Pierwsze wrażenie. Podobnie jak jej większa siostra Mazda 6, przykuwa wzrok swoim nowoczesnym i dynamicznym designem. Tego auta na drodze nie pomylicie z inną marką. 18-calowe koła z niskoprofilowymi oponami robią świetne wrażenie i obiecują dużo frajdy z jazdy.
Zajmuję miejsce za kierownicą i odpalam silnik. Jest obszyta skórą, dobrze wyprofilowana i… miło ogrzewa dłonie w chłodny dzień. To taka miła niespodzianka. Także fotel kierowcy wygodny i już na postoju obiecujący dobre trzymanie boczne. I rzeczywiście taki jest. W zakrętach spisuje się bardzo dobrze. Deska rozdzielcza minimalistyczna, ale nowoczesna, z tworzyw wysokiej jakości i dobrze spasowanych elementów. Ekran LED służy raczej do wyświetlania informacji, a nie do operowania na nim. Do zmiany ustawień służy duża okrągła gałka nawigacyjna systemu multimedialnego, którą poruszamy się po polskim, bardzo czytelnym menu. Podstawowe ustawienia znajdziemy pod klasycznymi przyciskami. Obsługa jest intuicyjna. To bardzo wygodne. System head-up display jest świetnej jakości. Podobnie jak system nagłośnienia BOSE. Jakość dźwięku – to duży atut. Także jakość obrazu z kamery cofania nie budzi żadnych zastrzeżeń, choć tym autem wcale się łatwo nie cofa w porównaniu z dużą Mazdą 6. Samochód odpalamy przyciskiem Start/Stop. Elektroniczny kontroler ma przyciski otwarcia i zamknięcia drzwi oraz przycisk otworzenia bagażnika. Niestety, przyciski są na bocznej, wąskiej części kontrolera i trudno na nie od razu trafić.
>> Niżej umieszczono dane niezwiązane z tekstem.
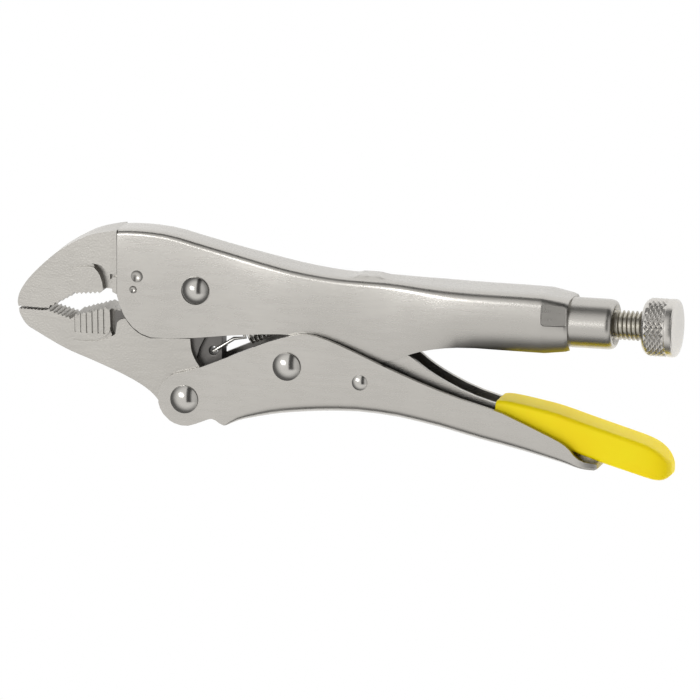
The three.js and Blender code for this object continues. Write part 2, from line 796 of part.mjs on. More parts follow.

Wrażenia z jazdy: Samochód jest napędzany 2-litrowym benzynowym silnikiem z kompresorem o mocy 180 KM, który wykorzystuje zapłon samoczynny. I powiem tak – było to 180 najłagodniejszych koni, z jakimi przyszło mi kiedykolwiek podróżować. Spodziewałem się dużej dynamiki, a okazało się, że to auto przyśpiesza przeciętnie. Katalogowe 8,2 s do 100 km na godzinę trwało wyjątkowo długo. Ruszając, nawet na mokrej nawierzchni bardzo trudno jest zerwać przyczepność. Natomiast prowadzi się Mazdę 3 wzorowo. Zawieszenie, układ kierowniczy, hamulce i skrzynia biegów mogą więcej, niż generuje silnik. Jazda po zakrętach jest przyjemnością. Ogólnie sprawia wrażenie samochodu bardzo pewnego i bezpiecznego. No i to przyjemne, niskie brzmienie układu wydechowego! To wyjątkowy samochód. Będę za nim tęsknił.